Tenir la ligne républicaine : fermeté, pédagogie et ouverture


À l’heure où les tensions identitaires traversent la société, l’université doit tenir fermement la ligne républicaine — sans crispation, mais avec constance. Cela implique de rappeler la règle commune, de refuser les confusions, de protéger les libertés tout en refusant les pressions. La laïcité n’interdit pas les convictions : elle garantit qu’aucune d’elles ne prime sur l’intérêt général et le fonctionnement du service public.

L’UVSQ, fidèle à sa vocation, poursuivra cette mission : celle de diffuser les principes de laïcité, d’égalité et d’universalisme républicain. Des formations, conférences et temps d’échanges seront proposés afin d’améliorer la compréhension de ce principe dans toutes ses dimensions — juridiques, historiques, sociales, humaines.

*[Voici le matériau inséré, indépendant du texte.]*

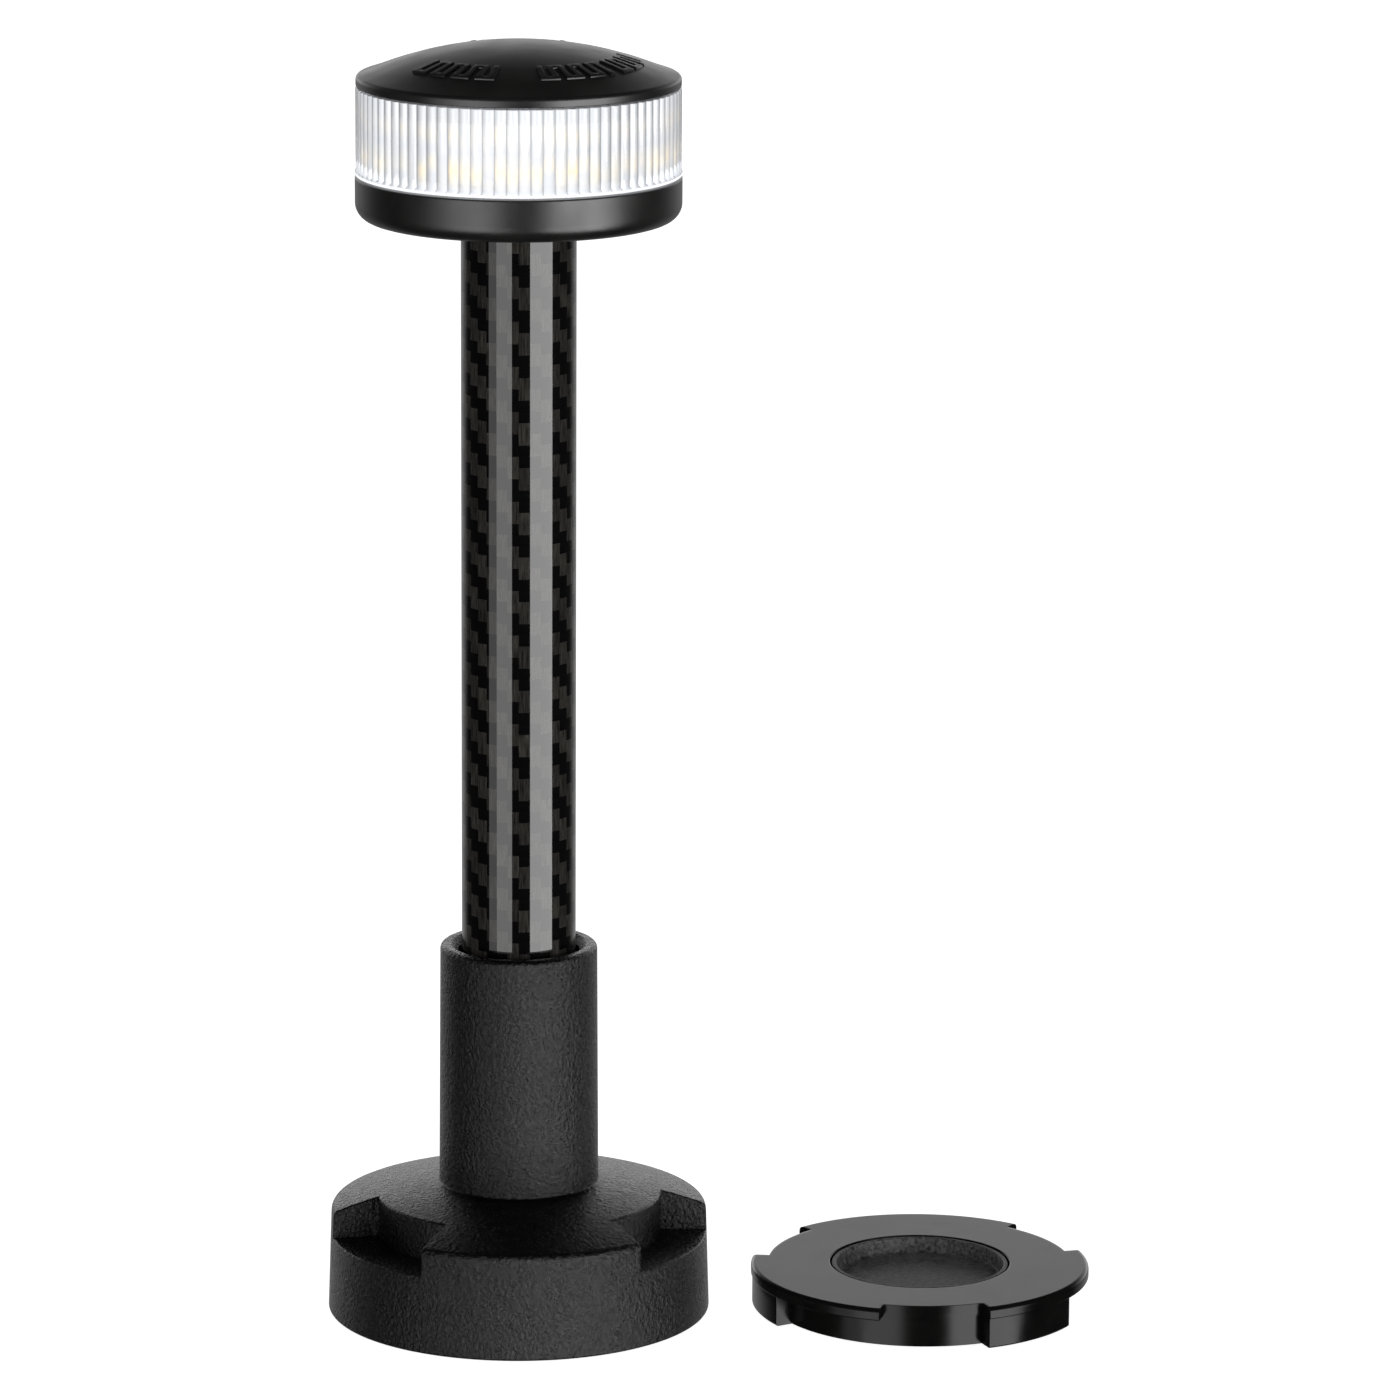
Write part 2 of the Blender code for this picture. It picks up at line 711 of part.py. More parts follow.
def light_engine(finishes, parent):
    """Driver board, LEDs on an aluminium core, the two white reflectors and the bolt that clamps it all."""
    hole = BOLT_RADIUS + GAP
    edge = spigot_inner - 1
    turned(
        "driver_board",
        [(edge, board_high), (edge, board_low), (hole, board_low), (hole, board_high)],
        finishes["board"],
        parent,
    )
    half_turn = math.pi / LED_COUNT
    corner = CORE_APOTHEM / math.cos(half_turn)
    core = turned(
        "led_core",
        [(corner, core_high), (corner, core_low), (hole, core_low), (hole, core_high)],
        finishes["aluminium"],
        parent,
        sides=LED_COUNT,
    )
    core.rotation_euler.z = half_turn
    middle = CORE_APOTHEM + GAP + LED_THICK / 2
    for number in range(LED_COUNT):
        block(
            f"led_{number + 1}",
            (LED_THICK, LED_SIZE, LED_SIZE),
            (middle, 0, led_middle),
            finishes["led"],
            parent,
            bearing=360 * number / LED_COUNT,
        )
    inner = corner + 1.4
    outer = spigot_inner - 0.4
    turned(
        "lower_reflector",
        [(inner, led_middle - 2.4), (outer, lens_low - 0.4), (outer, board_high + GAP),
         (inner, board_high + GAP)],
        finishes["white plastic"],
        parent,
    )
    roof = core_high + GAP
    outer = cap_plug_inner - GAP
    turned(
        "upper_reflector",
        [(outer, lens_high - 1.2), (outer, lens_high - SPIGOT_DEPTH + 0.6), (corner + 1, roof - 1.4),
         (corner + 0.5, roof), (hole, roof), (hole, roof + 1.6), (corner + 2, roof + 1.6)],
        finishes["white plastic"],
        parent,
    )
    bolt_high = cap_apex - CAP_WALL - 1.5
    shoulder = stem_low + BOLT_HEAD_HIGH
    key_radius, key_high = 1.25, stem_low + 1.2
    turned(
        "clamp_bolt",
        [(0, bolt_high), (BOLT_RADIUS, bolt_high), (BOLT_RADIUS, shoulder), (BOLT_HEAD, shoulder),
         (BOLT_HEAD, stem_low), (key_radius, stem_low), (key_radius, key_high), (0, key_high)],
        finishes["steel"],
        parent,
        sides=24,
    )


def stem_end(finishes, parent):
    """The spring clip that keeps the head on the pole, and the wiper that closes the switch."""
    inner, outer = stem_radius - CLIP_DEPTH + GAP, stem_radius + CLIP_REACH
    clip = turned(
        "stem_clip",
        [(outer, clip_high), (outer, clip_low), (inner, clip_low), (inner, clip_high)],
        finishes["steel"],
        parent,
    )
    mouth = sector("clip_mouth", 1, outer + 1, clip_low - 1, clip_high + 1, 0, 50, parent)
    boolean(clip, "DIFFERENCE", mouth)
    block("wiper", (8.0, 2.6, 0.5), (2.0, 0, wiper_low + 0.25), finishes["brass"], parent)


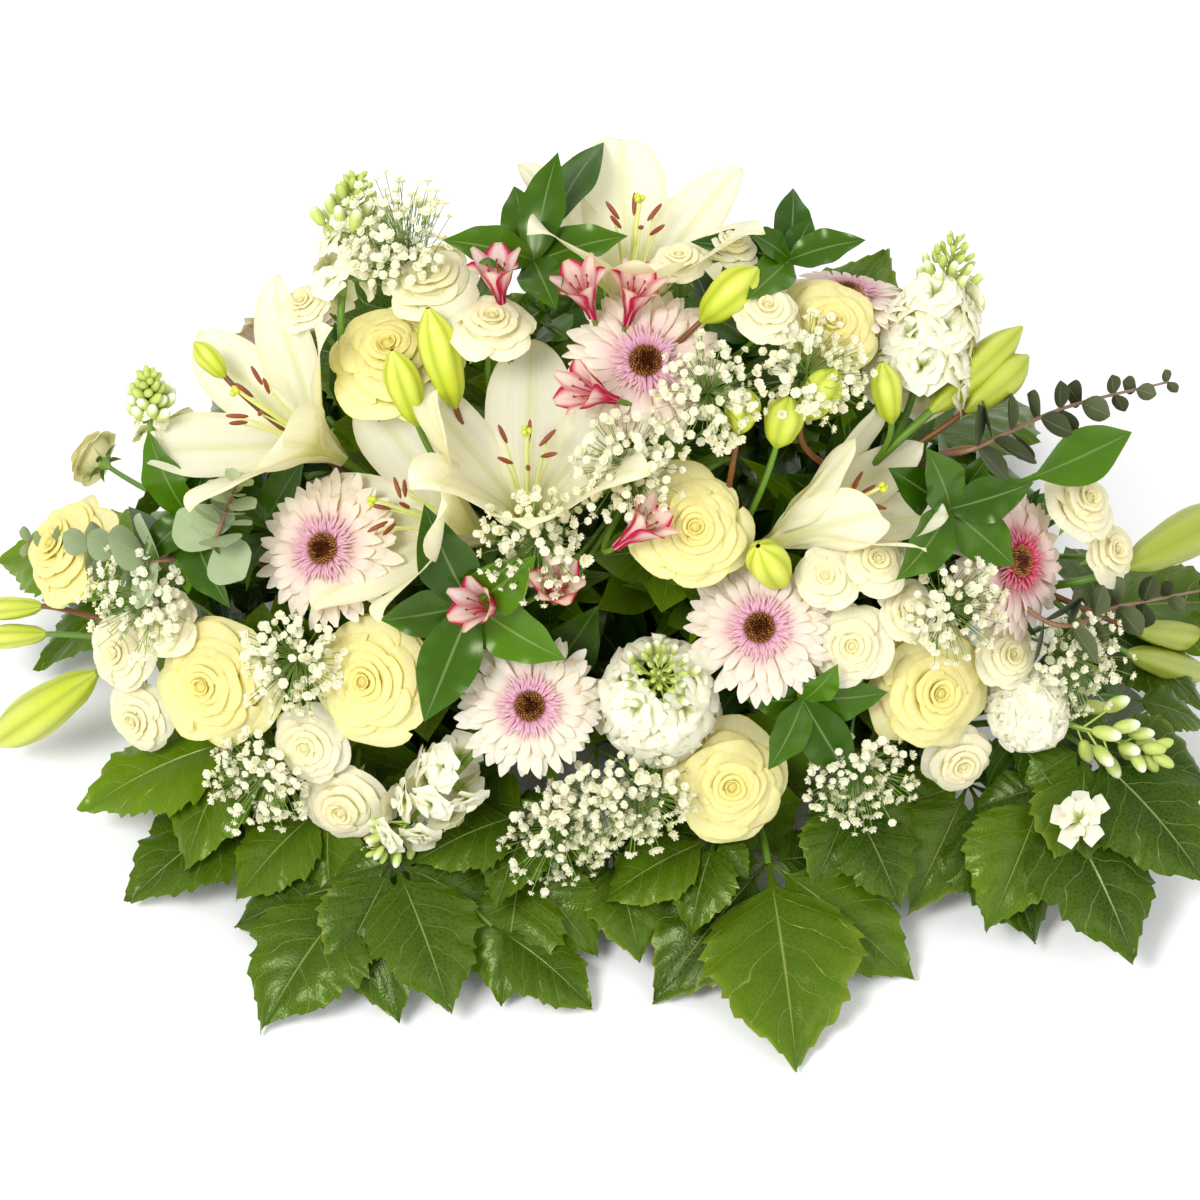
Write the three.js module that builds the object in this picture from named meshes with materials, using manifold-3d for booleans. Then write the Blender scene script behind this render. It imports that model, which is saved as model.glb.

Ces actions seront construites avec l’ensemble des composantes de l’université, et ouvertes à celles et ceux qui souhaitent contribuer. La laïcité ne se décrète pas : elle s’incarne, elle se transmet, elle s’apprend et se partage.
 

Faire vivre la laïcité, c’est renforcer l’émancipation


Faire vivre la laïcité dans notre université, c’est offrir à chacun les conditions de la liberté, de l’égalité et du vivre-ensemble. C’est permettre aux savoirs de circuler librement, sans pressions ni dogmes. C’est, en somme, affirmer ce que l’université doit rester : un espace républicain, ouvert, exigeant, universel — un lieu où la liberté intellectuelle n’est possible que parce que la neutralité est garantie.

C’est ainsi, en célébrant les 120 ans de la loi de 1905, que l’université réaffirme son rôle essentiel : non seulement transmettre des connaissances, mais faire vivre les valeurs qui permettent à une société démocratique de tenir ensemble.